I took steps to ascertain that Mr Melville was not under any duress from his wife or any third party to sign the documents.

[45] What is clear is that over a short period of time and within weeks of Mr Melville’s death there were a significant number of transactions which resulted in the Trust divesting itself of its only asset and effectively transferring that to Mrs Melville.

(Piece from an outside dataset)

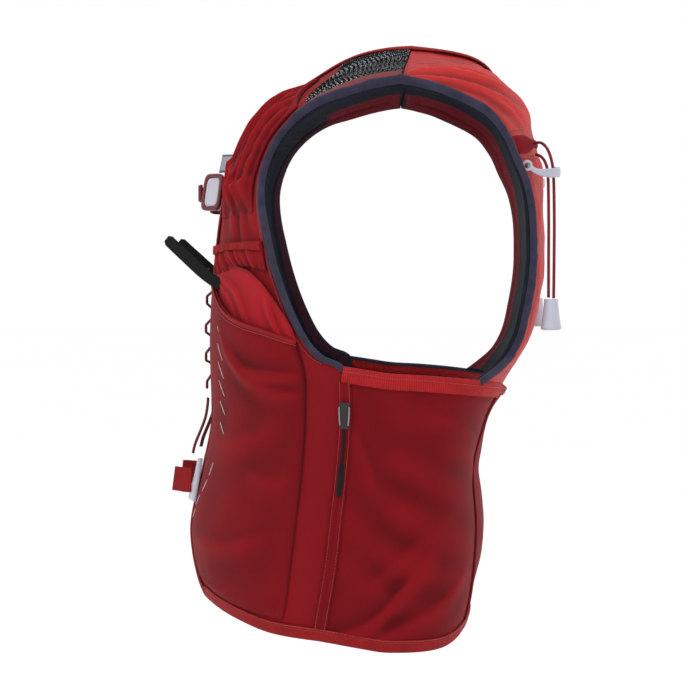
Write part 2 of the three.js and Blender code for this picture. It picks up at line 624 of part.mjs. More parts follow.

[46] However and once again the Court resists any inclination to reach any conclusions upon claims of “knowing receipt” or “undue influence”. Those issues are best left for trial.

Conclusions

[47] There is much about the caveat application which should encourage a Court to refer the matter for a trial. However the issue before this Court is a discreet one. It concerns whether there exists an arguable case for the foundation of a caveatable interest in the property. In the Court’s view there is none such. Whilst there may be proper cause to review the actions of Mrs Melville the Court does not consider the applicants have a caveatable interest or indeed ever had a caveatable interest in the Trust property.

[48] Even if the Trust was established for the reasons the applicants say it was they never acquired any proprietary interest in the property. The reason is that there

were means available to the trustees to act in those ways in which they did, even though there may be challenge to the process by which they have acted.

[49] The Trust was a discretionary Trust. Whilst the trustees were subject to Trustee Act 1956 obligations there was reserved to them the ability to take those actions they have in what appears to have been a calculated way to deprive the applicants from any interest in the Trust property. Whilst there is some curiosity about the fact that FTL remained trustee even though Mrs Melville reported a change of solicitors was necessary, there is no evidence available of impropriety involved.

[50] It may have been, as the applicants said, that the Trust was established to avoid property relationship claims. That still does not give the applicants a proprietary interest in the property. The evidence suggests there may be reason to challenge the actions of the trustees and/or to question the actions of Mrs Melville but those rights of action need to be pursued independently.

[51] It may be that if this matter had been called before a High Court Justice and not before an Associate Judge that the Court could have acted as if the matter had been brought by way of an interim injunction application.

[52] As matters stand this Court’s jurisdiction is confined to determining whether

or not a claim of a caveatable interest has sufficiently been made out.

[53] The Court does not consider there is the caveatable interest claimed.

Judgment

[54] The application to sustain the caveat is refused.

[55] Costs will be awarded to Mrs Melville calculated on a 2B basis together with disbursements approved by the Registrar. The Court has given consideration to Ms Allan’s submission that increased costs ought to be payable. The Court does not

consider there is good reason to impose costs other than according to scale.